YOUR TASK: Would you quote the material below from its first line through the line containing "30, 70), 0, 1)", exactly and with both ends included?

MATERIAL FOR THIS EXERCISE:

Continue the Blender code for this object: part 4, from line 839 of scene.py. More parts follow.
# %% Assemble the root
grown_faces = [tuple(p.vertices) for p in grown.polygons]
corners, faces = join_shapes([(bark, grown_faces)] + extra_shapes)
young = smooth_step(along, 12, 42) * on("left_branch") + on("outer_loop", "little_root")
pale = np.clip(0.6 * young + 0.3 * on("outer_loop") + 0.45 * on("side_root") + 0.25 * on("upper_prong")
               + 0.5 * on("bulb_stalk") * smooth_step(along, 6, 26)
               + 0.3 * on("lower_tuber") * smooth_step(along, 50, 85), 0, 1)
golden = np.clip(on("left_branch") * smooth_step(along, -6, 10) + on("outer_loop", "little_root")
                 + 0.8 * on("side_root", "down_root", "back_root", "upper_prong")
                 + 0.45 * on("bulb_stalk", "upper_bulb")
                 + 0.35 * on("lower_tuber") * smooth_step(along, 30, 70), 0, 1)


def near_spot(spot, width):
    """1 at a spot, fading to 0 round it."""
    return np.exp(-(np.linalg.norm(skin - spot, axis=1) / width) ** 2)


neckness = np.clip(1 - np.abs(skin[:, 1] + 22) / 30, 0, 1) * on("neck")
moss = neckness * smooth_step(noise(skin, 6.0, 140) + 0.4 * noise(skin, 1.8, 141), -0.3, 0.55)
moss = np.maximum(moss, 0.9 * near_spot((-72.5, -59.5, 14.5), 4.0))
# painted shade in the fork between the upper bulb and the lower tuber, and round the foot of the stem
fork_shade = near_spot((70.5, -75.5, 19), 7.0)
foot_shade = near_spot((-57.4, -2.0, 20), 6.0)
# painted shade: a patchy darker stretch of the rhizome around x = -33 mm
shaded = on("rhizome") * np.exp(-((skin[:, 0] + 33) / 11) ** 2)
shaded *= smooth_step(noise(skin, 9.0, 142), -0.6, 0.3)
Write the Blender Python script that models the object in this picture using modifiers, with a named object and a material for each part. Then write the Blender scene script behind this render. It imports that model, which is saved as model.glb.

ANSWER TO THE TASK:
Continue the Blender code for this object: part 4, from line 839 of scene.py. More parts follow.
# %% Assemble the root
grown_faces = [tuple(p.vertices) for p in grown.polygons]
corners, faces = join_shapes([(bark, grown_faces)] + extra_shapes)
young = smooth_step(along, 12, 42) * on("left_branch") + on("outer_loop", "little_root")
pale = np.clip(0.6 * young + 0.3 * on("outer_loop") + 0.45 * on("side_root") + 0.25 * on("upper_prong")
               + 0.5 * on("bulb_stalk") * smooth_step(along, 6, 26)
               + 0.3 * on("lower_tuber") * smooth_step(along, 50, 85), 0, 1)
golden = np.clip(on("left_branch") * smooth_step(along, -6, 10) + on("outer_loop", "little_root")
                 + 0.8 * on("side_root", "down_root", "back_root", "upper_prong")
                 + 0.45 * on("bulb_stalk", "upper_bulb")
                 + 0.35 * on("lower_tuber") * smooth_step(along, 30, 70), 0, 1)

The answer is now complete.